— Begin —
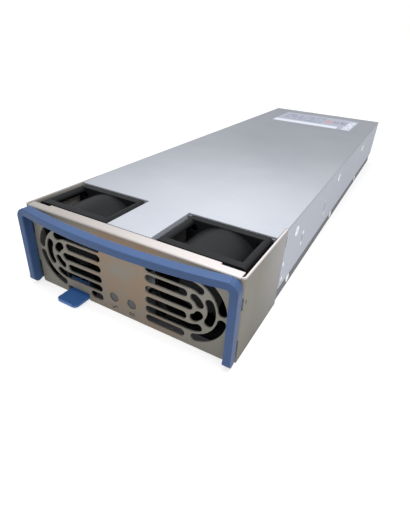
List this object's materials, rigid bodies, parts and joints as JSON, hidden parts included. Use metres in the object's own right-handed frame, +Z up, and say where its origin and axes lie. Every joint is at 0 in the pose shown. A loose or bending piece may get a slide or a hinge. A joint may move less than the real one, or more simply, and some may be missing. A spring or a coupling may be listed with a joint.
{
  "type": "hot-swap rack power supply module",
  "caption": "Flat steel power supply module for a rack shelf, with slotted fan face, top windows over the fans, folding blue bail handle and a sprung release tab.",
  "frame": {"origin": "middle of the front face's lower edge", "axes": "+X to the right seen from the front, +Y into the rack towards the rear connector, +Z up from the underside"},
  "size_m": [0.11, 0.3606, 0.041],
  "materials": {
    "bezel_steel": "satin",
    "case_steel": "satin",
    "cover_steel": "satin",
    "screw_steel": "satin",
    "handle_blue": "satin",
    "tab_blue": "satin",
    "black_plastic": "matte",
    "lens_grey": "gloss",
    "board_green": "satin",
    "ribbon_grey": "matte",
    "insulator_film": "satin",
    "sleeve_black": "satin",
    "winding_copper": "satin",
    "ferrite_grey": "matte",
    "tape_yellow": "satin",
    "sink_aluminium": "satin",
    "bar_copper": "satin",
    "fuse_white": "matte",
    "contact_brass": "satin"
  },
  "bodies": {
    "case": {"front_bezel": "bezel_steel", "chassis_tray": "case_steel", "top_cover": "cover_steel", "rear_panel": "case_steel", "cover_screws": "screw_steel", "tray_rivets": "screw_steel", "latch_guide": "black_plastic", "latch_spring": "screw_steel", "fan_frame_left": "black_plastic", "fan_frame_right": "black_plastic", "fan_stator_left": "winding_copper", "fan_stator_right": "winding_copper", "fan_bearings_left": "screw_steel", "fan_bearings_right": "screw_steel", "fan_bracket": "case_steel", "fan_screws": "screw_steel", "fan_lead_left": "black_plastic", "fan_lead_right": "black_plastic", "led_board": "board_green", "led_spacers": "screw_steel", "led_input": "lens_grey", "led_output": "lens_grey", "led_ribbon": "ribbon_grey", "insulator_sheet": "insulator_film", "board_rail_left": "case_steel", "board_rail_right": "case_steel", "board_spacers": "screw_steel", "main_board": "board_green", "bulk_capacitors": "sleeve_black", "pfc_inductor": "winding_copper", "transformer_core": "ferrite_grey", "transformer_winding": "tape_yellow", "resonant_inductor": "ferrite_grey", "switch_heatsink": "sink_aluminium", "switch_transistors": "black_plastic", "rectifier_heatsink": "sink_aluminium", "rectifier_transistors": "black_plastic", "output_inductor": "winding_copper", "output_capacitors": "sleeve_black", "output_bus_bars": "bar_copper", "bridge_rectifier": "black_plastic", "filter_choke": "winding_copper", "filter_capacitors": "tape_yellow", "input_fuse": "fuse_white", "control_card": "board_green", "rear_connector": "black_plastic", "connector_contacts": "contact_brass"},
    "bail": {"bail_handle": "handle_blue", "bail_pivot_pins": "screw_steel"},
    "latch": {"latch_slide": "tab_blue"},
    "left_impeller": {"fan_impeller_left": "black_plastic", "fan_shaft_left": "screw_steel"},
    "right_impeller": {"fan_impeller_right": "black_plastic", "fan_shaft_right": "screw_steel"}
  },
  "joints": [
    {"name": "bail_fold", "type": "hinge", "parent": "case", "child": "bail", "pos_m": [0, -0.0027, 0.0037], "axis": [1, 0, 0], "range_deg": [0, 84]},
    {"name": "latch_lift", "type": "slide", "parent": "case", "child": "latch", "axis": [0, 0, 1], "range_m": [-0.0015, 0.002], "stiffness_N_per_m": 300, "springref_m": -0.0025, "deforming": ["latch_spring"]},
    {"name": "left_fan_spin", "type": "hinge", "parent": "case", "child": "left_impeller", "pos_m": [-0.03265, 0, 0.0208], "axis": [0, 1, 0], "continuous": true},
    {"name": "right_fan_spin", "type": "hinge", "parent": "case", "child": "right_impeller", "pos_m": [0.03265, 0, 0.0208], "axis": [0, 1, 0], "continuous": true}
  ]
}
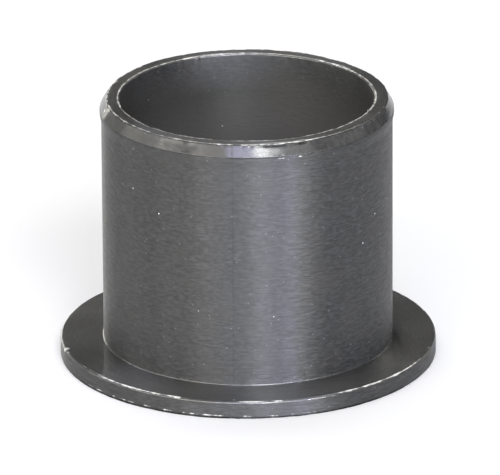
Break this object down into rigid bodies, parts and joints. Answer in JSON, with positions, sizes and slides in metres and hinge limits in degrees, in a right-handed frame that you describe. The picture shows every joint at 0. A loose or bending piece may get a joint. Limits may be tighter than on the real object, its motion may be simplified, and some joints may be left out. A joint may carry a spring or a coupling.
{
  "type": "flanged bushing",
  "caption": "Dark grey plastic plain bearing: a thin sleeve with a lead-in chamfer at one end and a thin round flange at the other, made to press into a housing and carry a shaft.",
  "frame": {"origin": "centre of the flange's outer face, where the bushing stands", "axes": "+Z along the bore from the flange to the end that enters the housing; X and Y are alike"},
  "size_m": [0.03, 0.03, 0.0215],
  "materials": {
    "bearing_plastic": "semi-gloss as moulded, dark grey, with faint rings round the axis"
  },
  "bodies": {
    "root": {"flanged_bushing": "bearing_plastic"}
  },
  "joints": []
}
— End —
• WHAT NEEDS TO BE DONE: The entries above must be returned exactly.

• ANSWER FOR THE TASK:
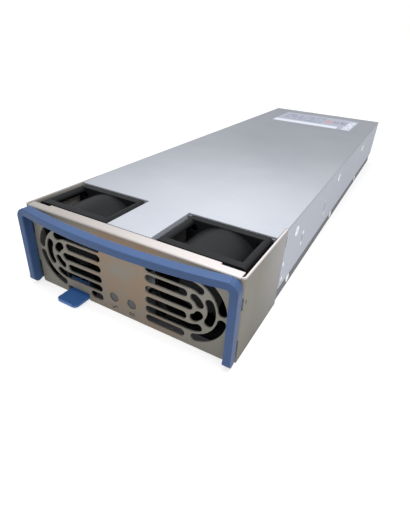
List this object's materials, rigid bodies, parts and joints as JSON, hidden parts included. Use metres in the object's own right-handed frame, +Z up, and say where its origin and axes lie. Every joint is at 0 in the pose shown. A loose or bending piece may get a slide or a hinge. A joint may move less than the real one, or more simply, and some may be missing. A spring or a coupling may be listed with a joint.
{
  "type": "hot-swap rack power supply module",
  "caption": "Flat steel power supply module for a rack shelf, with slotted fan face, top windows over the fans, folding blue bail handle and a sprung release tab.",
  "frame": {"origin": "middle of the front face's lower edge", "axes": "+X to the right seen from the front, +Y into the rack towards the rear connector, +Z up from the underside"},
  "size_m": [0.11, 0.3606, 0.041],
  "materials": {
    "bezel_steel": "satin",
    "case_steel": "satin",
    "cover_steel": "satin",
    "screw_steel": "satin",
    "handle_blue": "satin",
    "tab_blue": "satin",
    "black_plastic": "matte",
    "lens_grey": "gloss",
    "board_green": "satin",
    "ribbon_grey": "matte",
    "insulator_film": "satin",
    "sleeve_black": "satin",
    "winding_copper": "satin",
    "ferrite_grey": "matte",
    "tape_yellow": "satin",
    "sink_aluminium": "satin",
    "bar_copper": "satin",
    "fuse_white": "matte",
    "contact_brass": "satin"
  },
  "bodies": {
    "case": {"front_bezel": "bezel_steel", "chassis_tray": "case_steel", "top_cover": "cover_steel", "rear_panel": "case_steel", "cover_screws": "screw_steel", "tray_rivets": "screw_steel", "latch_guide": "black_plastic", "latch_spring": "screw_steel", "fan_frame_left": "black_plastic", "fan_frame_right": "black_plastic", "fan_stator_left": "winding_copper", "fan_stator_right": "winding_copper", "fan_bearings_left": "screw_steel", "fan_bearings_right": "screw_steel", "fan_bracket": "case_steel", "fan_screws": "screw_steel", "fan_lead_left": "black_plastic", "fan_lead_right": "black_plastic", "led_board": "board_green", "led_spacers": "screw_steel", "led_input": "lens_grey", "led_output": "lens_grey", "led_ribbon": "ribbon_grey", "insulator_sheet": "insulator_film", "board_rail_left": "case_steel", "board_rail_right": "case_steel", "board_spacers": "screw_steel", "main_board": "board_green", "bulk_capacitors": "sleeve_black", "pfc_inductor": "winding_copper", "transformer_core": "ferrite_grey", "transformer_winding": "tape_yellow", "resonant_inductor": "ferrite_grey", "switch_heatsink": "sink_aluminium", "switch_transistors": "black_plastic", "rectifier_heatsink": "sink_aluminium", "rectifier_transistors": "black_plastic", "output_inductor": "winding_copper", "output_capacitors": "sleeve_black", "output_bus_bars": "bar_copper", "bridge_rectifier": "black_plastic", "filter_choke": "winding_copper", "filter_capacitors": "tape_yellow", "input_fuse": "fuse_white", "control_card": "board_green", "rear_connector": "black_plastic", "connector_contacts": "contact_brass"},
    "bail": {"bail_handle": "handle_blue", "bail_pivot_pins": "screw_steel"},
    "latch": {"latch_slide": "tab_blue"},
    "left_impeller": {"fan_impeller_left": "black_plastic", "fan_shaft_left": "screw_steel"},
    "right_impeller": {"fan_impeller_right": "black_plastic", "fan_shaft_right": "screw_steel"}
  },
  "joints": [
    {"name": "bail_fold", "type": "hinge", "parent": "case", "child": "bail", "pos_m": [0, -0.0027, 0.0037], "axis": [1, 0, 0], "range_deg": [0, 84]},
    {"name": "latch_lift", "type": "slide", "parent": "case", "child": "latch", "axis": [0, 0, 1], "range_m": [-0.0015, 0.002], "stiffness_N_per_m": 300, "springref_m": -0.0025, "deforming": ["latch_spring"]},
    {"name": "left_fan_spin", "type": "hinge", "parent": "case", "child": "left_impeller", "pos_m": [-0.03265, 0, 0.0208], "axis": [0, 1, 0], "continuous": true},
    {"name": "right_fan_spin", "type": "hinge", "parent": "case", "child": "right_impeller", "pos_m": [0.03265, 0, 0.0208], "axis": [0, 1, 0], "continuous": true}
  ]
}
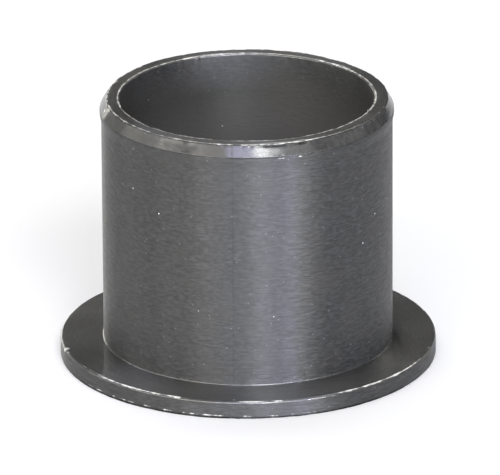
Break this object down into rigid bodies, parts and joints. Answer in JSON, with positions, sizes and slides in metres and hinge limits in degrees, in a right-handed frame that you describe. The picture shows every joint at 0. A loose or bending piece may get a joint. Limits may be tighter than on the real object, its motion may be simplified, and some joints may be left out. A joint may carry a spring or a coupling.
{
  "type": "flanged bushing",
  "caption": "Dark grey plastic plain bearing: a thin sleeve with a lead-in chamfer at one end and a thin round flange at the other, made to press into a housing and carry a shaft.",
  "frame": {"origin": "centre of the flange's outer face, where the bushing stands", "axes": "+Z along the bore from the flange to the end that enters the housing; X and Y are alike"},
  "size_m": [0.03, 0.03, 0.0215],
  "materials": {
    "bearing_plastic": "semi-gloss as moulded, dark grey, with faint rings round the axis"
  },
  "bodies": {
    "root": {"flanged_bushing": "bearing_plastic"}
  },
  "joints": []
}